Nomadica non è un festival ma una mostra itinerante di sperimentazione e ricerca di un cinema autonomo che quest’anno fa tappa a Capo d’Orlando di fronte alle isole Eolie, luogo mitico nell’universo cinematografico. Dal 30 luglio al 3 agosto (ma il workshop parte il 28) una carrellata di incontri, proiezioni e seminari, nei tre posti chiave della rassegna (Biblioteca, Pinacoteca, Miramare per le proiezioni serali), segneranno il punto su di un cinema che non si limita a «resistere» ma è intenzionato più che mai ad «attaccare».

Le rassegne e le proiezioni di opere di Luca Ferri, Cristian Cappucci, Mario Brenta, Giuseppe Spina, Franco Maresco, Vittorio Sindoni, Karine De Villers, Leonardo Carrano e altri (vedere programma sul sito: www.nomadica.eu), saranno accompagnate in parallelo da un workshop del regista indipendente Antonello Faretta che ha al suo attivo svariati cortometraggi d’arte (su John Giorno, tra l’altro) ed è reduce dalla fatica del suo primo lungometraggio, Montedoro, che, dopo l’anteprima al festival americano di Atlanta, sarà a Montreal e Annecy.

Faretta prosegue le lezioni e i workshop, iniziati a Bologna da Nomadica con Enrico Ghezzi, Rinaldo Censi, Franco Piavoli. «Dormiveglia mediterraneo.

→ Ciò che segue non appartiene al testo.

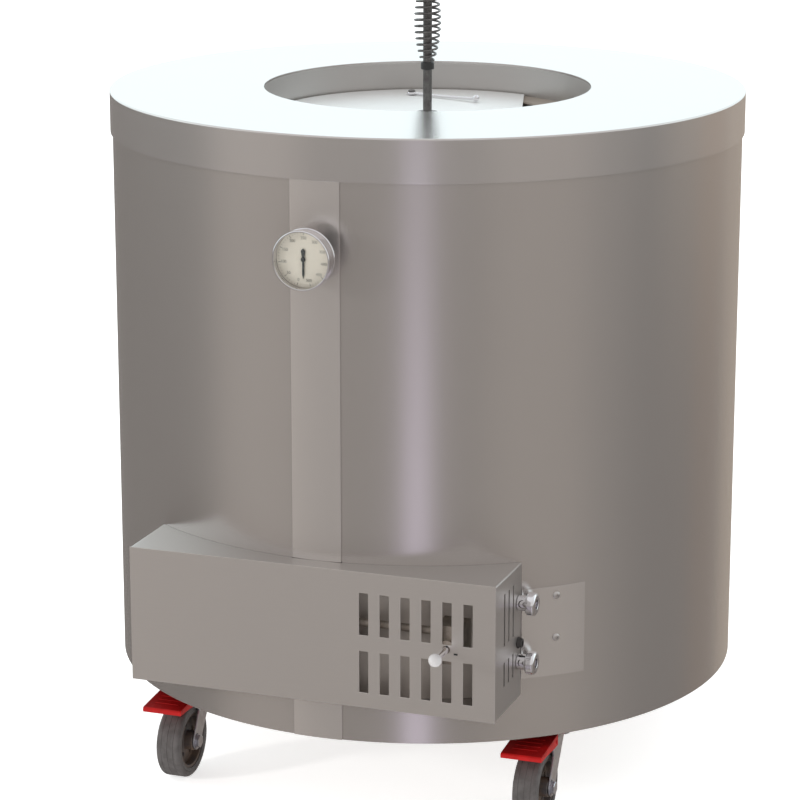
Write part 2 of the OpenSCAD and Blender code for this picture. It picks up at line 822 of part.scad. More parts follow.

Immagini per mettersi al riparo» è il titolo del seminario che produrrà anche un video collettivo. Ricorda le espressioni di un poeta del luogo, quel Lucio Piccolo che ha attraversato come una meteora la letteratura del Novecento. «Sì, Piccolo è stato un grande poeta e alchimista che ha abitato questa parte della Sicilia – dice Faretta – e sono davvero entusiasta di rimandare alle sue cose e a quel dormiveglia che altro non è che l’immaginario di chi crea». Cioè, per essere più precisi? «Semplicemente – riprende Faretta – quel crinale incerto tra il sonno e la veglia dove le immagini si snodano tra sogno, realtà e finzione. È una sorta di incubazione della Visione, quindi dell’agire artistico del cinema ma non solo. E il Mediterraneo non è il luogo della luce ma dell’ombra. Quindi il dormiveglia mediterraneo è questo stato di grazia che produce immagini senza luce e senza macchine da presa. Immagini che fanno ombra, che mettono al riparo».
Il Mediterraneo, obietto, è anche un luogo di dolore e di lotta feroce tra gli uomini. «È così – aggiunge il regista – , il Mediterraneo da anni è un posto di conflitto e di dolore, e non dimentico che dal conflitto escono le cose più urgenti e originali. Insomma voglio dire che cercherò di dare una lettura necessariamente politica del cinema». Per esempio? «Ecco, mi piacerebbe – conclude Faretta – che fosse, come è stato in Montedoro, una piccola seduta psicanalitica in cui, a partire dagli scarti di quella pellicola che non ho montato ma mostrerò agli allievi, venisse fuori un cinema resistente, direi spirituale se la parola non è troppo azzardata».